As can be seen from the heatmap, the model focuses on a square-like shape around the cell meaning the model is using the cell to make the prediction and not the surrounding cells or other features we did not take into consideration.
Xception
The Xception model was a logical next step in order to improve results over the ResNet50 model. In several benchmarks for similar multiclass image classification models, the Xception model performed better than the ResNet50 model and remains of reasonable size and depth to be able to train on Google Colab (Chollet et al., 2015). Furthermore, the Xception model is predefined in Keras and can follow a similar notebook structure to the ResNet50 model, allowing for ease of implementation and comparison. We augmented the images similarly to the ResNet50, other than skipping the overt rescaling to 1/255. Like the ResNet50 model, we ran models with and without image augmentation to achieve the best performing model, eventually selecting a model with image augmentation. We also varied learning rate, batch size, and number of epochs. A full breakdown of the Xception models we ran and reasoning for running these models can be found below.
The Xception model with the highest accuracy on the validation set yielded an overall accuracy of 96.38%. The model included the image augmentation mentioned above and was run for 100 epochs with a batch size of 32 using Adam optimizer with a learning rate of 0.0001. The best accuracy was achieved at the 39th epoch, so weights for the final model were loaded from the 39th epoch weight checkpoint of this model. This model yielded an overall accuracy of 96.05% on the test set.

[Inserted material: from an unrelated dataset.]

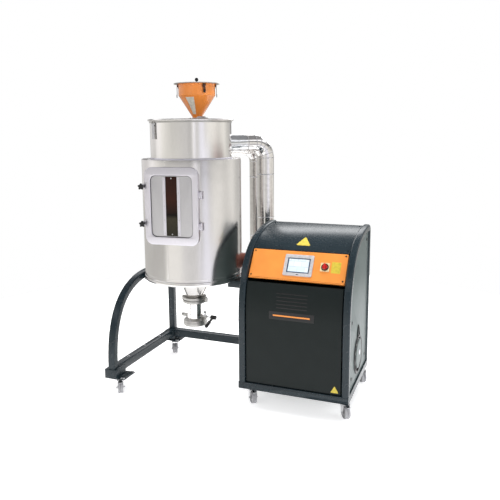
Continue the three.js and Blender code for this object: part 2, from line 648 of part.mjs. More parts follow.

Below is a confusion matrix of the test results.
As can be seen from the confusion matrix, like the ResNet50 model, this model performed the best on NGS, MYO, MON, LYT, and EOS which is to be expected since these are the cell classes with the most images. This accuracy is quite high so we decided to look at a heatmap to determine what the model was looking at to create these predictions.
As seen above, the Xception heatmaps appear very different from the ResNet50 heatmaps. Important pixels are much more specific to areas of the cells rather than showing a general area of red around the cell. In the PMB heatmap, which is a bilobed cell type, it can even be seen that the model recognizes the two different lobes. The focus on points within the cell also, like with the ResNet50 model, helps to rule out leakage or other suspicious behavior by the model.
YOLOv5
YOLOv5 is a power object detection model pre-trained on the COCO dataset that is often used for real time object detection. There are four versions of YOLOv5 that vary in size; we chose to use the smallest version which has 7.3 million parameters (while the largest has 87.7 million). One of the advantages of YOLOv5 is that it can be trained to detect multiple objects in a single image. Thus, the model could provide a means for us to be able to do white blood cell identification in multicell images. Another strength of YOLOv5 is its ability to learn objects with relatively low sets of training images; this helped address some of the class imbalances in the training data.
We started training our model with 1 epoch and increased to 6, 10, 15, 20, 30, and 50 epochs. The highest overall test accuracy is 97.85% at 30 epochs.
From the confusion matrix, the model performed the best on EOS, LYT, MON, MYO, and NGS. This is expected because these white blood cell types all have a large number of images in the training set.
The 15 heatmaps below show what areas of the single cell images the model focussed on to make its classification for one example per class. Darker red corresponds to more focus and darker blue areas correspond to less focus. We see that in general the model is focussing on the majority of the image with a trend toward the center of the image, which is the cell of interest.